Task goal:
How many lines in the records below contain the word "that"? Answer with the number alone.
"""
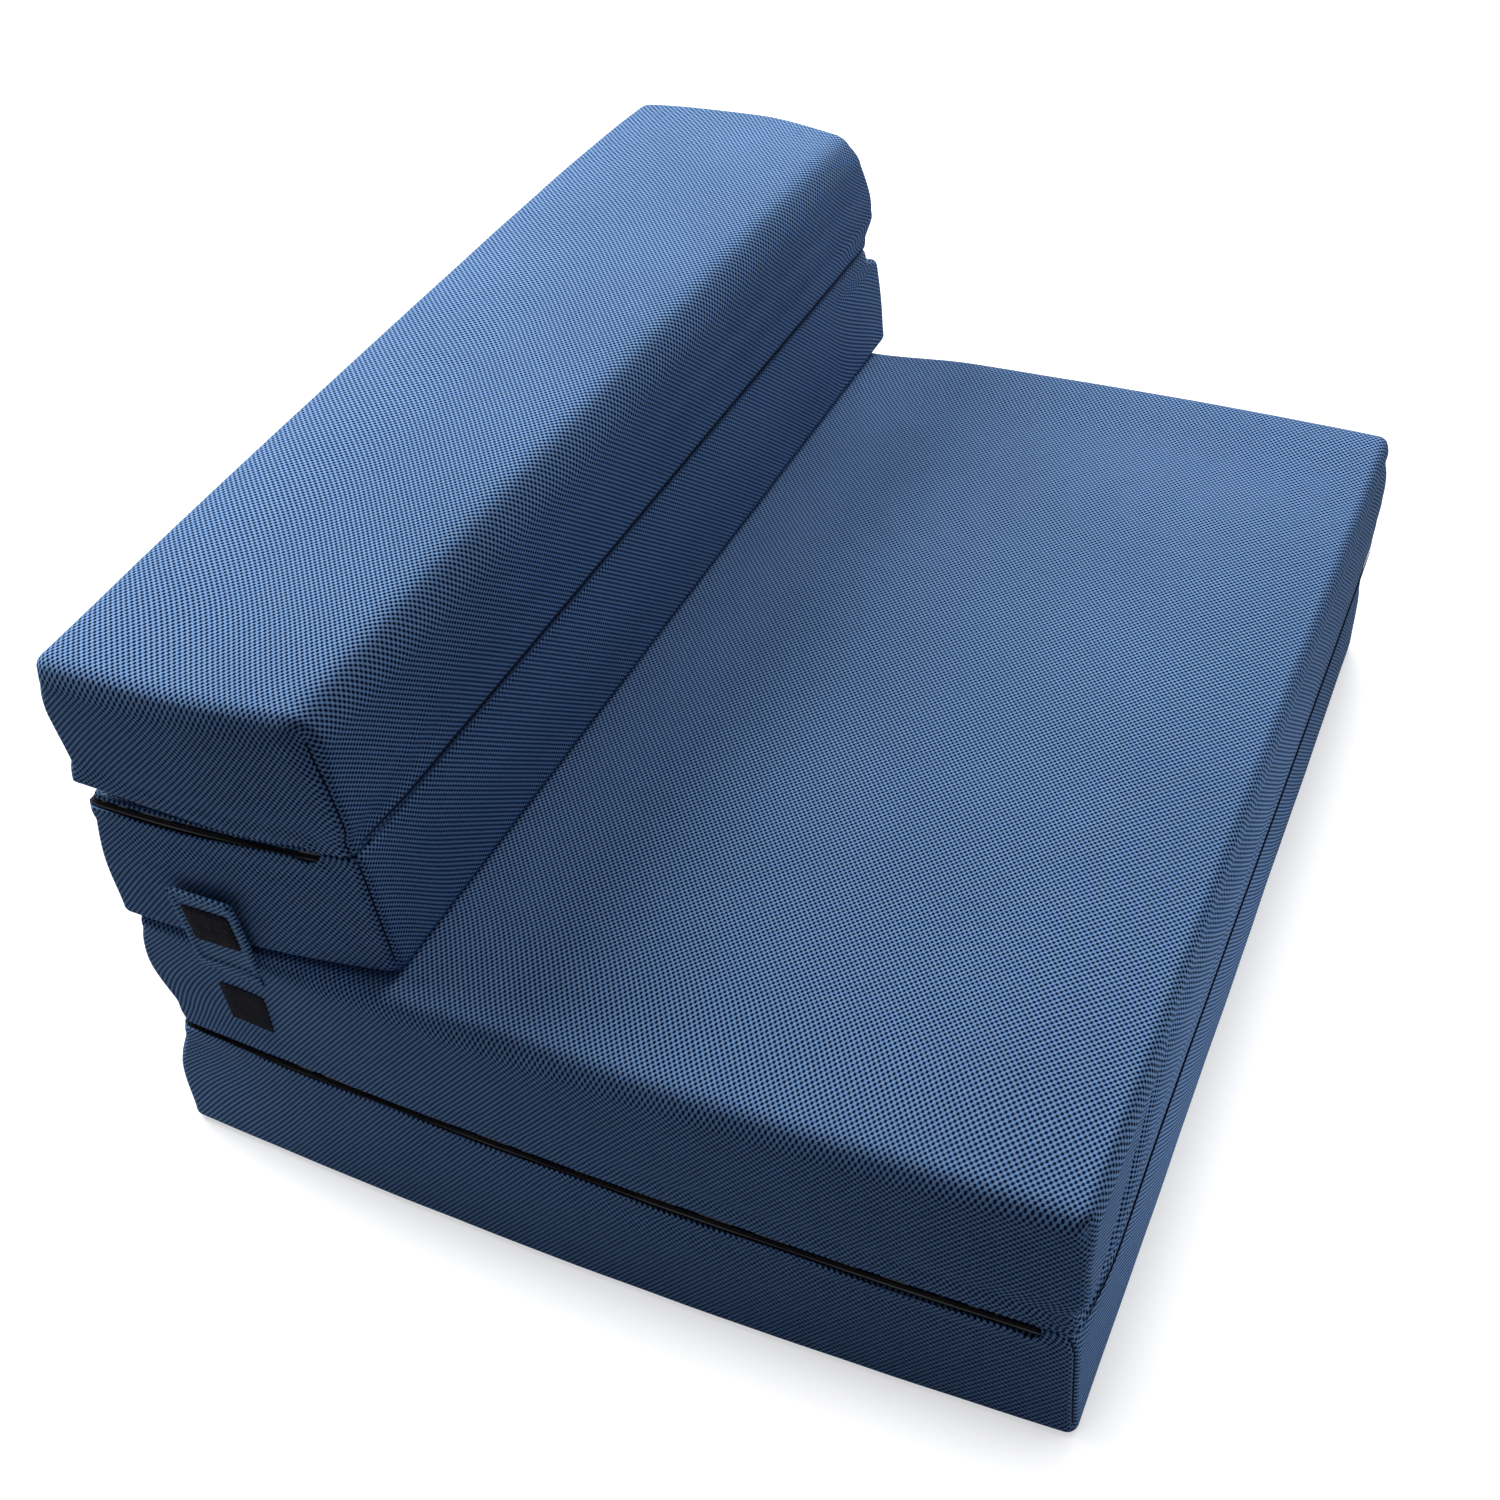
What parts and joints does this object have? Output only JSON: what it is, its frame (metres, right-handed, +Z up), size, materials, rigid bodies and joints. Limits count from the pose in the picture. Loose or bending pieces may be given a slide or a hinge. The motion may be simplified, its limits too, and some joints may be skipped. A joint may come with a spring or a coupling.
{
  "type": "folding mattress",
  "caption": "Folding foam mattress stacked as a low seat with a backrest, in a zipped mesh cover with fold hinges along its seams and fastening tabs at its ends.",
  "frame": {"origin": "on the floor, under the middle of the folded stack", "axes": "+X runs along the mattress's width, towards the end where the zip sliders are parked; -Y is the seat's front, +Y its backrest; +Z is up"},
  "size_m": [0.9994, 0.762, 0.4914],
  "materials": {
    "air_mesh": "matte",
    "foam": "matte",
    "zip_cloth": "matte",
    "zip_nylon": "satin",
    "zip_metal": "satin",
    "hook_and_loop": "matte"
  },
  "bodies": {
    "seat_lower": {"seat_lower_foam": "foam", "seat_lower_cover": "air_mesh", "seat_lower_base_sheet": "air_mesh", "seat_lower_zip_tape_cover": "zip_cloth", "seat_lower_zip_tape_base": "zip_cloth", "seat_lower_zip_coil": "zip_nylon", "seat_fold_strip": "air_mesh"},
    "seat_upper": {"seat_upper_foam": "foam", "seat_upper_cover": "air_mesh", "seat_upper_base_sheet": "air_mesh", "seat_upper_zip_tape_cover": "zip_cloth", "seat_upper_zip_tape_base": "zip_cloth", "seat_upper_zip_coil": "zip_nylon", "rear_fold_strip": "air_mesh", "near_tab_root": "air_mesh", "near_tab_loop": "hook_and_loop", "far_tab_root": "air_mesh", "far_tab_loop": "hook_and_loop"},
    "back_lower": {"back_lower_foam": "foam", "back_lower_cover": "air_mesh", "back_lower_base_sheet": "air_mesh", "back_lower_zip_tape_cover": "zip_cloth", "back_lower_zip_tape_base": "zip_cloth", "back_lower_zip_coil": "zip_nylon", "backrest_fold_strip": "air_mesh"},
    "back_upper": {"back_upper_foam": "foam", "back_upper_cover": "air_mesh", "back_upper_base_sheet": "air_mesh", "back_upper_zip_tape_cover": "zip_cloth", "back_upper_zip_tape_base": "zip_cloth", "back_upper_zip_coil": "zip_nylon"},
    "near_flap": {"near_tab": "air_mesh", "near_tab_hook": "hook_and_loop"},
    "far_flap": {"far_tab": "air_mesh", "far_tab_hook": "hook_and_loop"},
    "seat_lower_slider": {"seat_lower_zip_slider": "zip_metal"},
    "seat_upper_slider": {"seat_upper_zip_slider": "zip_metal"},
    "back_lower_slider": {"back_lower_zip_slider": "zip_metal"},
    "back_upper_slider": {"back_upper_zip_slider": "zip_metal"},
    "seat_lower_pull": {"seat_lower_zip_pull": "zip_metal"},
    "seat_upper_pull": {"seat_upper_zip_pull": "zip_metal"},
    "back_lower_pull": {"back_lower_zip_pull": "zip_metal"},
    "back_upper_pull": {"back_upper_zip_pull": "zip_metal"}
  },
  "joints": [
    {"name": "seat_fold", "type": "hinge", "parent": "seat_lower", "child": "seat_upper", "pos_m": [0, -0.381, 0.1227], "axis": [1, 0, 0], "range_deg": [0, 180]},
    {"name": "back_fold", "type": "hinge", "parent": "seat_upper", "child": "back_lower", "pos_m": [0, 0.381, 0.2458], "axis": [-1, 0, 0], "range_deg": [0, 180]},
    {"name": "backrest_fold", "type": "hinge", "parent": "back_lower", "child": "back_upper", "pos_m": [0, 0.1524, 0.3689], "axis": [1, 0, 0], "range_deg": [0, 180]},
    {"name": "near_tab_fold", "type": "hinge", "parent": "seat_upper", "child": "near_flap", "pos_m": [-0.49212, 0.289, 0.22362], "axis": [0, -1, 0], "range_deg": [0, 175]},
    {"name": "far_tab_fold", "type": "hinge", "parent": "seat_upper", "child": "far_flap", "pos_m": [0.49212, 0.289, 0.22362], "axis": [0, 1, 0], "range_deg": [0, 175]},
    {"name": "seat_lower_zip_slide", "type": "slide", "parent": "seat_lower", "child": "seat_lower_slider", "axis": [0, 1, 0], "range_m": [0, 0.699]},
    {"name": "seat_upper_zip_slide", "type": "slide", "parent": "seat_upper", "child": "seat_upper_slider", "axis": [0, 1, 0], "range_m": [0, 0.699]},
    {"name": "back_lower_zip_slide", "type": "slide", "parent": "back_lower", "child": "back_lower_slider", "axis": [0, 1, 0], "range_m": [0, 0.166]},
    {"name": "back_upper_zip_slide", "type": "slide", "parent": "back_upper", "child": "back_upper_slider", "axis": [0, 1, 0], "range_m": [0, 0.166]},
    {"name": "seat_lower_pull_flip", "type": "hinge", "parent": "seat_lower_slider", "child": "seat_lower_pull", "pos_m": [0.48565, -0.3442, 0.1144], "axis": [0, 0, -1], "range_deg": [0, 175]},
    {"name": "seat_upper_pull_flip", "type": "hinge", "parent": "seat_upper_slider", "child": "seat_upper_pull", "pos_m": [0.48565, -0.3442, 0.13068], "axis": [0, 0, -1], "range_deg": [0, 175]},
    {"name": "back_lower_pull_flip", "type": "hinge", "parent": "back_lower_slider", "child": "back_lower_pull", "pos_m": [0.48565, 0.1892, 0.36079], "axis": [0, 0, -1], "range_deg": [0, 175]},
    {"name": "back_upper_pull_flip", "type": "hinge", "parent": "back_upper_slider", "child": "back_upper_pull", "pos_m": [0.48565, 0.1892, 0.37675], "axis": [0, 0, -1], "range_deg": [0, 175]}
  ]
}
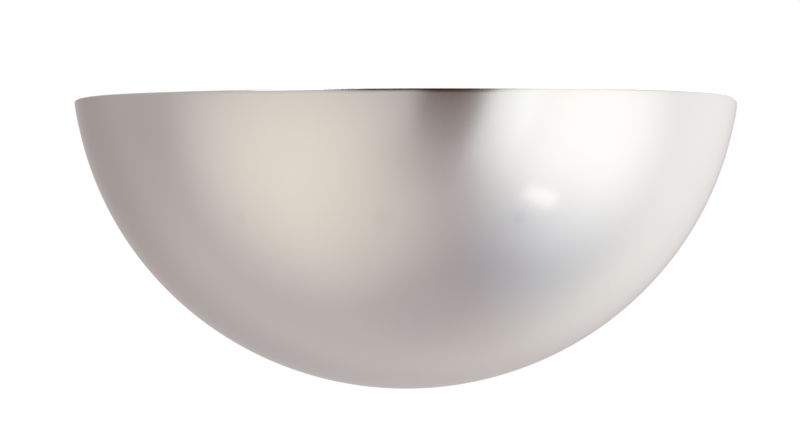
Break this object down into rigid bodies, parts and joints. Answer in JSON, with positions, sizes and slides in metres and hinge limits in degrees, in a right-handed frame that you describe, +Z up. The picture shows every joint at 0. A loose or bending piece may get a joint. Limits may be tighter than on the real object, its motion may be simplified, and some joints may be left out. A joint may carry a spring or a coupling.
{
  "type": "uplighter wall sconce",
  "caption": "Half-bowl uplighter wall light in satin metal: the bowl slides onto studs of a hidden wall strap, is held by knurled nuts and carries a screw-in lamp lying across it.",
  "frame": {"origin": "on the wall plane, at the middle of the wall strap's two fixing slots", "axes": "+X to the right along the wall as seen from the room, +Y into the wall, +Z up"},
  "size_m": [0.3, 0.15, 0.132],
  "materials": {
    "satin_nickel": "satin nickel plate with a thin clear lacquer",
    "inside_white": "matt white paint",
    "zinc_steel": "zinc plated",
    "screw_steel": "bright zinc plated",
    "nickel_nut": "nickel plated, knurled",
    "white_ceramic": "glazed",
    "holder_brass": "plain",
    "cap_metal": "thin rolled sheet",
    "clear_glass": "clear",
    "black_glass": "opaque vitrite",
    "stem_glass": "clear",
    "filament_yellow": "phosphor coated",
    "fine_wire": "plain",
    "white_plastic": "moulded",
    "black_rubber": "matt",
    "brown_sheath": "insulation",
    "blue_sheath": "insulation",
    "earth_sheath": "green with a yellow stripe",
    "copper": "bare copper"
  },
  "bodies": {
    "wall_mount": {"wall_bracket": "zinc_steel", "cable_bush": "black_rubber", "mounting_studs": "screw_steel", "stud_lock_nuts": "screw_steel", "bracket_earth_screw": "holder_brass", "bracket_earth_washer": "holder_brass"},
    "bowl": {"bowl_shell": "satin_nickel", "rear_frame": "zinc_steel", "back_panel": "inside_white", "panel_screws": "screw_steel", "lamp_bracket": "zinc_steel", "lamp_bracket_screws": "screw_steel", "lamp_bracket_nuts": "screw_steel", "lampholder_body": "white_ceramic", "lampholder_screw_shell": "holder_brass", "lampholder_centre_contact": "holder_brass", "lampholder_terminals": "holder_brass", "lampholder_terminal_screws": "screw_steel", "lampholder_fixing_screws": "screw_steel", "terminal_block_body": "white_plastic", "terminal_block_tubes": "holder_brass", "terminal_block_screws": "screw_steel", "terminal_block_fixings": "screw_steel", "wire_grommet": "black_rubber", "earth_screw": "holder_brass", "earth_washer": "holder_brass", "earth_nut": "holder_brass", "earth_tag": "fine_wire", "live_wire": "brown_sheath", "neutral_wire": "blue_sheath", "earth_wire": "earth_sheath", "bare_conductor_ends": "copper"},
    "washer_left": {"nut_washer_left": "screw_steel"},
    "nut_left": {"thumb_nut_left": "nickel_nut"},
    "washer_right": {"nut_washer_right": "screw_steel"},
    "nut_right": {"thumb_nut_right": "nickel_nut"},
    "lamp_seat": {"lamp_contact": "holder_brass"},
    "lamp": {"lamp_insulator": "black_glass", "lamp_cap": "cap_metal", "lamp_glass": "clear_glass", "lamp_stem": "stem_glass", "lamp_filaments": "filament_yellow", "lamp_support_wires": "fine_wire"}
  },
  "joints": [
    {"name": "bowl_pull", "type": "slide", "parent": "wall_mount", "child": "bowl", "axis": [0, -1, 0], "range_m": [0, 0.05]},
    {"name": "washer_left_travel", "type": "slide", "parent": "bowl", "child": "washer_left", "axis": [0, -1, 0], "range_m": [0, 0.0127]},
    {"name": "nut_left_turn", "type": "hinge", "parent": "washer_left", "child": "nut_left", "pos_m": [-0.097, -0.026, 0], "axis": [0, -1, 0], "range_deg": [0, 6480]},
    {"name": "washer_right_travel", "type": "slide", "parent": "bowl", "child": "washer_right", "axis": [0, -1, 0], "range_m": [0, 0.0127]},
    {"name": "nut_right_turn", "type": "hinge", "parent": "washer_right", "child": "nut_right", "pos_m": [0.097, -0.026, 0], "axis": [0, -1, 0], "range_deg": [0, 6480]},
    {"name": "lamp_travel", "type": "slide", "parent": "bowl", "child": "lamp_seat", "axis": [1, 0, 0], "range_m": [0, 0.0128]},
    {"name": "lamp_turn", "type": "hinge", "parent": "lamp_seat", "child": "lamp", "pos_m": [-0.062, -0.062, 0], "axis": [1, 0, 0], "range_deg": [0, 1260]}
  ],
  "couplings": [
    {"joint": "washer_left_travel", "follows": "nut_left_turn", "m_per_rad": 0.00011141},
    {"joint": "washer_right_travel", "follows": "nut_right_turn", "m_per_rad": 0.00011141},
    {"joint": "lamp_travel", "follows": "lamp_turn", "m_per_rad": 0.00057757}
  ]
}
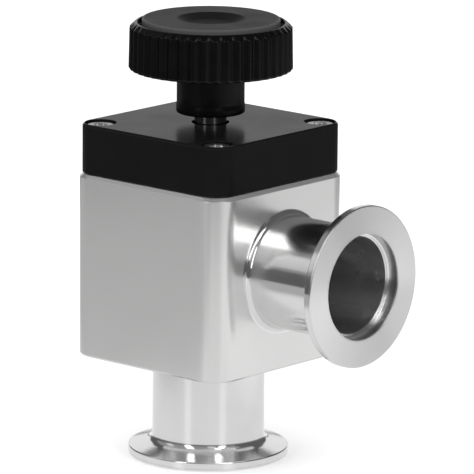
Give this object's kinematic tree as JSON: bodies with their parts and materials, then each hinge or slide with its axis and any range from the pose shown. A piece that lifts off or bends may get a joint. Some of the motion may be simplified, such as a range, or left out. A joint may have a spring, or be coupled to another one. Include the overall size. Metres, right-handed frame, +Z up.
"""
Answer to this exercise:
2